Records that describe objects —

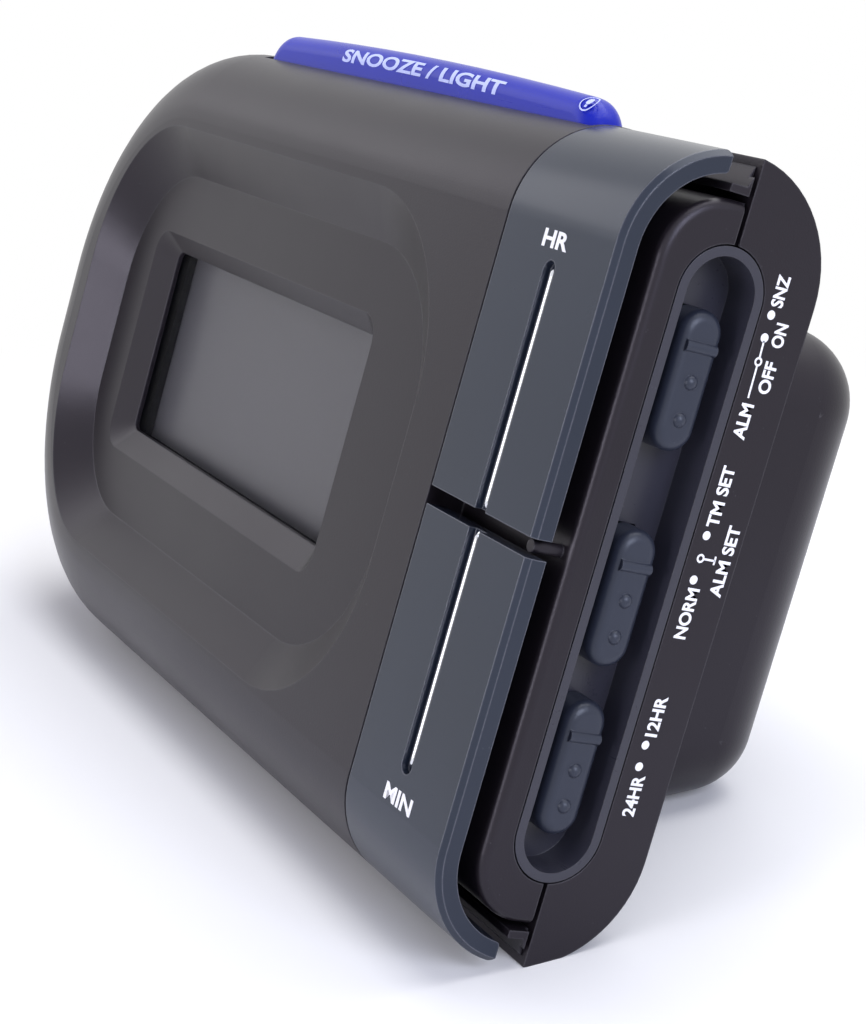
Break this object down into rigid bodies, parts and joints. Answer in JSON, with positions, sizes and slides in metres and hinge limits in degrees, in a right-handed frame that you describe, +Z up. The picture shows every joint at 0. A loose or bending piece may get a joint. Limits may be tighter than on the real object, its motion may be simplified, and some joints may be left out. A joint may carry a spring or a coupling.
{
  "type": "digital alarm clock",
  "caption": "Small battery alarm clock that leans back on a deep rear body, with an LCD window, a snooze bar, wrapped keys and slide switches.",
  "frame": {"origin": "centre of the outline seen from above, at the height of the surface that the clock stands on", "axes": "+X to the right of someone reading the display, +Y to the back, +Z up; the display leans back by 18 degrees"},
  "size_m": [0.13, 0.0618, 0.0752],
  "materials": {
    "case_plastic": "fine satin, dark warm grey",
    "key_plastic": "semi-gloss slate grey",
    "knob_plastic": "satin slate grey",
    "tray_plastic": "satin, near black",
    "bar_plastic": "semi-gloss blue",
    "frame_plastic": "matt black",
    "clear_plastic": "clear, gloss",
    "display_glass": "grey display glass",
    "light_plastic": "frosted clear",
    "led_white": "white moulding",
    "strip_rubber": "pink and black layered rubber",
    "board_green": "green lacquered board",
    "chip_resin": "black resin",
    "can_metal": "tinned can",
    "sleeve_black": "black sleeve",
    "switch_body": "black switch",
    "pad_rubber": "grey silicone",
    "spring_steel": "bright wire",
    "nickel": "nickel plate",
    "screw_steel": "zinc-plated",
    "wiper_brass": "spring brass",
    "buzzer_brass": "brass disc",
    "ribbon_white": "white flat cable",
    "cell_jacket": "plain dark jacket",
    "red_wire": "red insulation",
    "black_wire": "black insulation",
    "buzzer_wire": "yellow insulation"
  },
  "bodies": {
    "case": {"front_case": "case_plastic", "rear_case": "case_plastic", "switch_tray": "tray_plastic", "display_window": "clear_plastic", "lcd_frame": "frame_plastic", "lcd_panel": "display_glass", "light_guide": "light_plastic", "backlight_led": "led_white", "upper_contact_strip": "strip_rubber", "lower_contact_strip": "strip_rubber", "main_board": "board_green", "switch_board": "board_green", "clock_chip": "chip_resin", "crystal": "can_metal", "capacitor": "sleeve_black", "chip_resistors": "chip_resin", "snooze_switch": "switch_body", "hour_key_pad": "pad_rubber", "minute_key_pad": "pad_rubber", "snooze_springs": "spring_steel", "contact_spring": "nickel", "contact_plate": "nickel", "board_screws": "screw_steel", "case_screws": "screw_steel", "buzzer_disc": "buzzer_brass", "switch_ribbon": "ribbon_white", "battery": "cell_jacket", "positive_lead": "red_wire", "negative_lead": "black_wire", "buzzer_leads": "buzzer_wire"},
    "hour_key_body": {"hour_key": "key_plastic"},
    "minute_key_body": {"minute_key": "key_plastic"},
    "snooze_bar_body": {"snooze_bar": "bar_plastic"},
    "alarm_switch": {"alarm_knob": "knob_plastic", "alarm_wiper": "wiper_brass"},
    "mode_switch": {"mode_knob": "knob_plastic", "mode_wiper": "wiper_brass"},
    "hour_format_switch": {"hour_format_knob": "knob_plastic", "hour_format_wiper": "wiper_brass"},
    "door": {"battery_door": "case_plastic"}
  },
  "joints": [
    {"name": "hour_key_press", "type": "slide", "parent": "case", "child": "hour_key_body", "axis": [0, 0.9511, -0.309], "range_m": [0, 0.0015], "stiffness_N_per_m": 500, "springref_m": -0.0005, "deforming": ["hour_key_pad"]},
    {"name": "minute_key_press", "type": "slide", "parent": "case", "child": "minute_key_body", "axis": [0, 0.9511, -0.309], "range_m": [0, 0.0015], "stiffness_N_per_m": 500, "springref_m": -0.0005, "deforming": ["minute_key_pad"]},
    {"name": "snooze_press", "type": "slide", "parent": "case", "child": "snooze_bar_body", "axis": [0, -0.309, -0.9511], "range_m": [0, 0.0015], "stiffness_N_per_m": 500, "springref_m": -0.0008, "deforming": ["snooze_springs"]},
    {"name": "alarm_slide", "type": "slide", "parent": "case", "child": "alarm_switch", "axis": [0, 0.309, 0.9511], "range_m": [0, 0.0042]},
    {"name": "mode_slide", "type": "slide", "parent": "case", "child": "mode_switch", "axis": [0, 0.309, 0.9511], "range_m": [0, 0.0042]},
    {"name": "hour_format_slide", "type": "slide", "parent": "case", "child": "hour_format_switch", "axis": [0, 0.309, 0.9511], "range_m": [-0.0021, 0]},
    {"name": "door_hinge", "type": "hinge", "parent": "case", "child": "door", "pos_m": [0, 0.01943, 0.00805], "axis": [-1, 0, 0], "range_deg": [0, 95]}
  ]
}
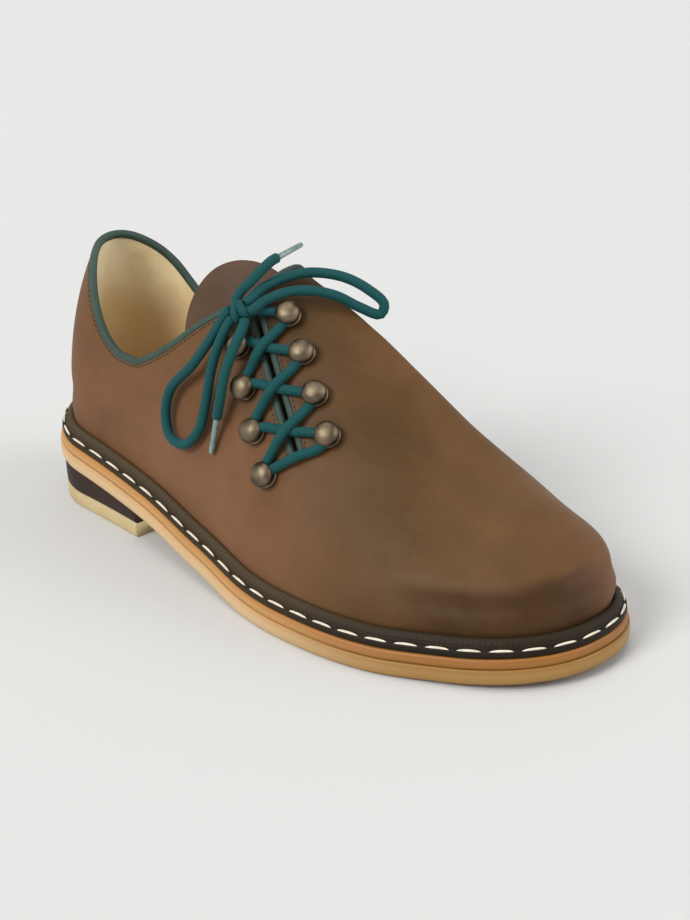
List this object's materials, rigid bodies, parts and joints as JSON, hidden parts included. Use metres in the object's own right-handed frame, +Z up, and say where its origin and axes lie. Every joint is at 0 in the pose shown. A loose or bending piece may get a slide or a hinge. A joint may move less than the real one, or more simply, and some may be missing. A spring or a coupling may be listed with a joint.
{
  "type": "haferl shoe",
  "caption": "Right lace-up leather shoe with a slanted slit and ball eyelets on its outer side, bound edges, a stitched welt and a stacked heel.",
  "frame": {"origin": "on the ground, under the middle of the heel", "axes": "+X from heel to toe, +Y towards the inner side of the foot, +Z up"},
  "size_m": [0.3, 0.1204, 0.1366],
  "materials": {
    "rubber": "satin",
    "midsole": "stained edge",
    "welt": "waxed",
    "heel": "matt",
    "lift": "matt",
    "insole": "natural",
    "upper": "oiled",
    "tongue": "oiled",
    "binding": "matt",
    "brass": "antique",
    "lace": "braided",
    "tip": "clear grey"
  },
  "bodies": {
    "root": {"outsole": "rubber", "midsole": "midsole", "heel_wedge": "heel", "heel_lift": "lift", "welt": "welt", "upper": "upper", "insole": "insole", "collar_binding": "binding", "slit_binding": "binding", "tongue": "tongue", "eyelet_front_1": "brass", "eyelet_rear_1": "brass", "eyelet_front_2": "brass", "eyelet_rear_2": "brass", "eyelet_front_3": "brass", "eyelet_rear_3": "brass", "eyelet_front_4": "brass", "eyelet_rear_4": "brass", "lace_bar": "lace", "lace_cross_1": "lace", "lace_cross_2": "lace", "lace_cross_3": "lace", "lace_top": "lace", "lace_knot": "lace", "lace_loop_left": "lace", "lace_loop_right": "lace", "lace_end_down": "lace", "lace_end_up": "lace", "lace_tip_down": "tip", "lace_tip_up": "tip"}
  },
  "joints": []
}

Request —
Reproduce each entry above exactly, keeping every word.

Task response —
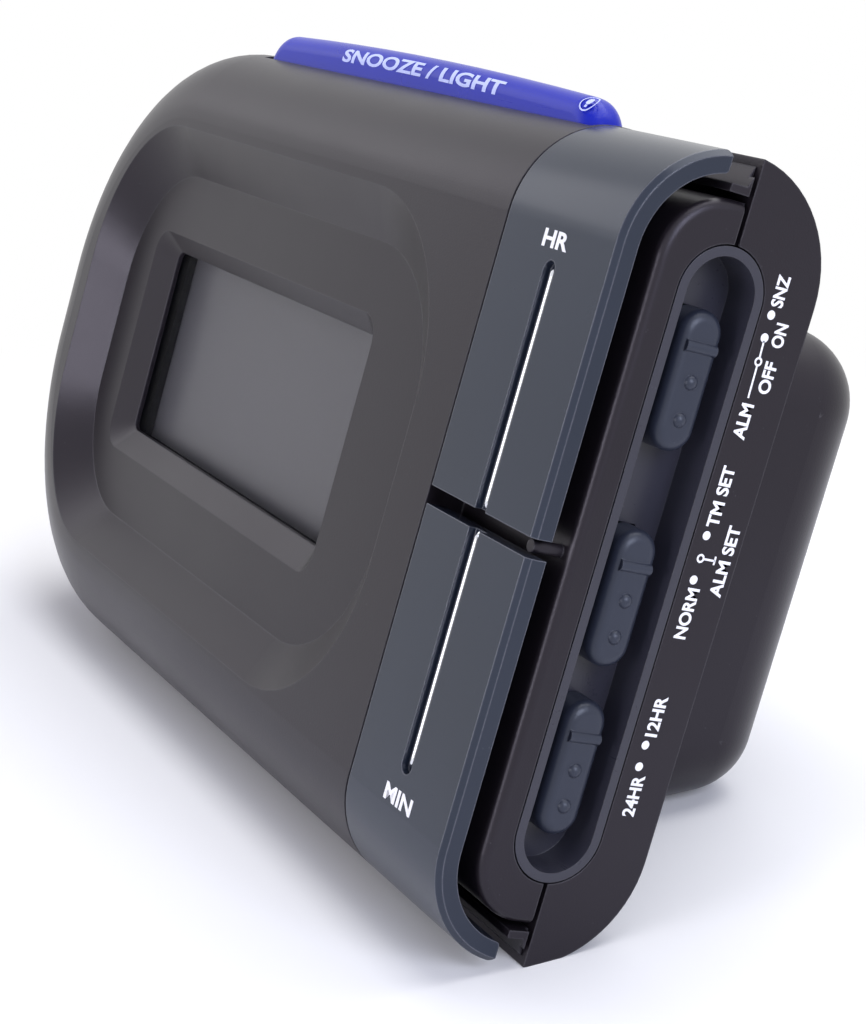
Break this object down into rigid bodies, parts and joints. Answer in JSON, with positions, sizes and slides in metres and hinge limits in degrees, in a right-handed frame that you describe, +Z up. The picture shows every joint at 0. A loose or bending piece may get a joint. Limits may be tighter than on the real object, its motion may be simplified, and some joints may be left out. A joint may carry a spring or a coupling.
{
  "type": "digital alarm clock",
  "caption": "Small battery alarm clock that leans back on a deep rear body, with an LCD window, a snooze bar, wrapped keys and slide switches.",
  "frame": {"origin": "centre of the outline seen from above, at the height of the surface that the clock stands on", "axes": "+X to the right of someone reading the display, +Y to the back, +Z up; the display leans back by 18 degrees"},
  "size_m": [0.13, 0.0618, 0.0752],
  "materials": {
    "case_plastic": "fine satin, dark warm grey",
    "key_plastic": "semi-gloss slate grey",
    "knob_plastic": "satin slate grey",
    "tray_plastic": "satin, near black",
    "bar_plastic": "semi-gloss blue",
    "frame_plastic": "matt black",
    "clear_plastic": "clear, gloss",
    "display_glass": "grey display glass",
    "light_plastic": "frosted clear",
    "led_white": "white moulding",
    "strip_rubber": "pink and black layered rubber",
    "board_green": "green lacquered board",
    "chip_resin": "black resin",
    "can_metal": "tinned can",
    "sleeve_black": "black sleeve",
    "switch_body": "black switch",
    "pad_rubber": "grey silicone",
    "spring_steel": "bright wire",
    "nickel": "nickel plate",
    "screw_steel": "zinc-plated",
    "wiper_brass": "spring brass",
    "buzzer_brass": "brass disc",
    "ribbon_white": "white flat cable",
    "cell_jacket": "plain dark jacket",
    "red_wire": "red insulation",
    "black_wire": "black insulation",
    "buzzer_wire": "yellow insulation"
  },
  "bodies": {
    "case": {"front_case": "case_plastic", "rear_case": "case_plastic", "switch_tray": "tray_plastic", "display_window": "clear_plastic", "lcd_frame": "frame_plastic", "lcd_panel": "display_glass", "light_guide": "light_plastic", "backlight_led": "led_white", "upper_contact_strip": "strip_rubber", "lower_contact_strip": "strip_rubber", "main_board": "board_green", "switch_board": "board_green", "clock_chip": "chip_resin", "crystal": "can_metal", "capacitor": "sleeve_black", "chip_resistors": "chip_resin", "snooze_switch": "switch_body", "hour_key_pad": "pad_rubber", "minute_key_pad": "pad_rubber", "snooze_springs": "spring_steel", "contact_spring": "nickel", "contact_plate": "nickel", "board_screws": "screw_steel", "case_screws": "screw_steel", "buzzer_disc": "buzzer_brass", "switch_ribbon": "ribbon_white", "battery": "cell_jacket", "positive_lead": "red_wire", "negative_lead": "black_wire", "buzzer_leads": "buzzer_wire"},
    "hour_key_body": {"hour_key": "key_plastic"},
    "minute_key_body": {"minute_key": "key_plastic"},
    "snooze_bar_body": {"snooze_bar": "bar_plastic"},
    "alarm_switch": {"alarm_knob": "knob_plastic", "alarm_wiper": "wiper_brass"},
    "mode_switch": {"mode_knob": "knob_plastic", "mode_wiper": "wiper_brass"},
    "hour_format_switch": {"hour_format_knob": "knob_plastic", "hour_format_wiper": "wiper_brass"},
    "door": {"battery_door": "case_plastic"}
  },
  "joints": [
    {"name": "hour_key_press", "type": "slide", "parent": "case", "child": "hour_key_body", "axis": [0, 0.9511, -0.309], "range_m": [0, 0.0015], "stiffness_N_per_m": 500, "springref_m": -0.0005, "deforming": ["hour_key_pad"]},
    {"name": "minute_key_press", "type": "slide", "parent": "case", "child": "minute_key_body", "axis": [0, 0.9511, -0.309], "range_m": [0, 0.0015], "stiffness_N_per_m": 500, "springref_m": -0.0005, "deforming": ["minute_key_pad"]},
    {"name": "snooze_press", "type": "slide", "parent": "case", "child": "snooze_bar_body", "axis": [0, -0.309, -0.9511], "range_m": [0, 0.0015], "stiffness_N_per_m": 500, "springref_m": -0.0008, "deforming": ["snooze_springs"]},
    {"name": "alarm_slide", "type": "slide", "parent": "case", "child": "alarm_switch", "axis": [0, 0.309, 0.9511], "range_m": [0, 0.0042]},
    {"name": "mode_slide", "type": "slide", "parent": "case", "child": "mode_switch", "axis": [0, 0.309, 0.9511], "range_m": [0, 0.0042]},
    {"name": "hour_format_slide", "type": "slide", "parent": "case", "child": "hour_format_switch", "axis": [0, 0.309, 0.9511], "range_m": [-0.0021, 0]},
    {"name": "door_hinge", "type": "hinge", "parent": "case", "child": "door", "pos_m": [0, 0.01943, 0.00805], "axis": [-1, 0, 0], "range_deg": [0, 95]}
  ]
}
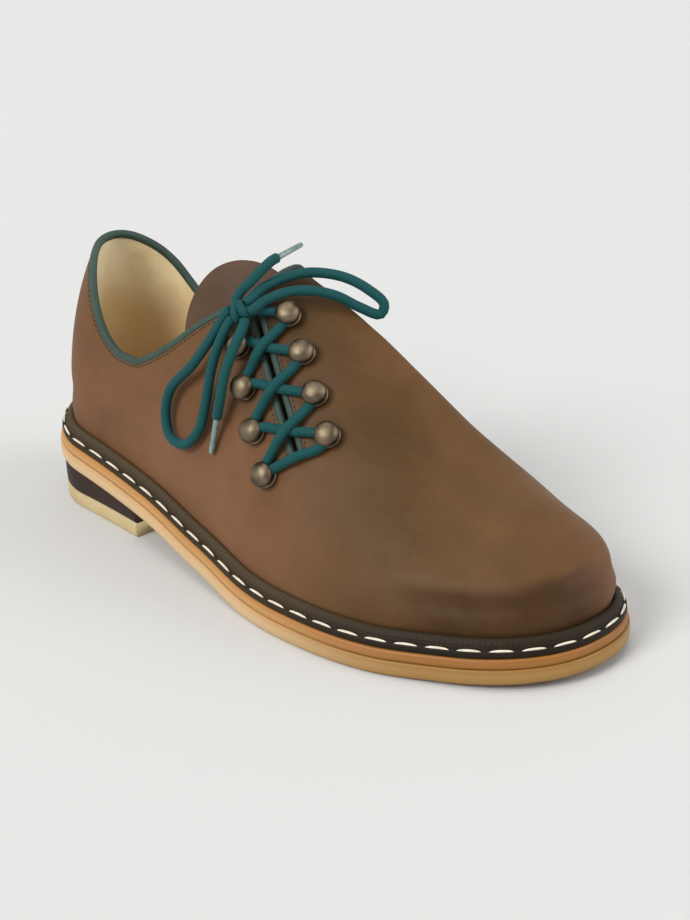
List this object's materials, rigid bodies, parts and joints as JSON, hidden parts included. Use metres in the object's own right-handed frame, +Z up, and say where its origin and axes lie. Every joint is at 0 in the pose shown. A loose or bending piece may get a slide or a hinge. A joint may move less than the real one, or more simply, and some may be missing. A spring or a coupling may be listed with a joint.
{
  "type": "haferl shoe",
  "caption": "Right lace-up leather shoe with a slanted slit and ball eyelets on its outer side, bound edges, a stitched welt and a stacked heel.",
  "frame": {"origin": "on the ground, under the middle of the heel", "axes": "+X from heel to toe, +Y towards the inner side of the foot, +Z up"},
  "size_m": [0.3, 0.1204, 0.1366],
  "materials": {
    "rubber": "satin",
    "midsole": "stained edge",
    "welt": "waxed",
    "heel": "matt",
    "lift": "matt",
    "insole": "natural",
    "upper": "oiled",
    "tongue": "oiled",
    "binding": "matt",
    "brass": "antique",
    "lace": "braided",
    "tip": "clear grey"
  },
  "bodies": {
    "root": {"outsole": "rubber", "midsole": "midsole", "heel_wedge": "heel", "heel_lift": "lift", "welt": "welt", "upper": "upper", "insole": "insole", "collar_binding": "binding", "slit_binding": "binding", "tongue": "tongue", "eyelet_front_1": "brass", "eyelet_rear_1": "brass", "eyelet_front_2": "brass", "eyelet_rear_2": "brass", "eyelet_front_3": "brass", "eyelet_rear_3": "brass", "eyelet_front_4": "brass", "eyelet_rear_4": "brass", "lace_bar": "lace", "lace_cross_1": "lace", "lace_cross_2": "lace", "lace_cross_3": "lace", "lace_top": "lace", "lace_knot": "lace", "lace_loop_left": "lace", "lace_loop_right": "lace", "lace_end_down": "lace", "lace_end_up": "lace", "lace_tip_down": "tip", "lace_tip_up": "tip"}
  },
  "joints": []
}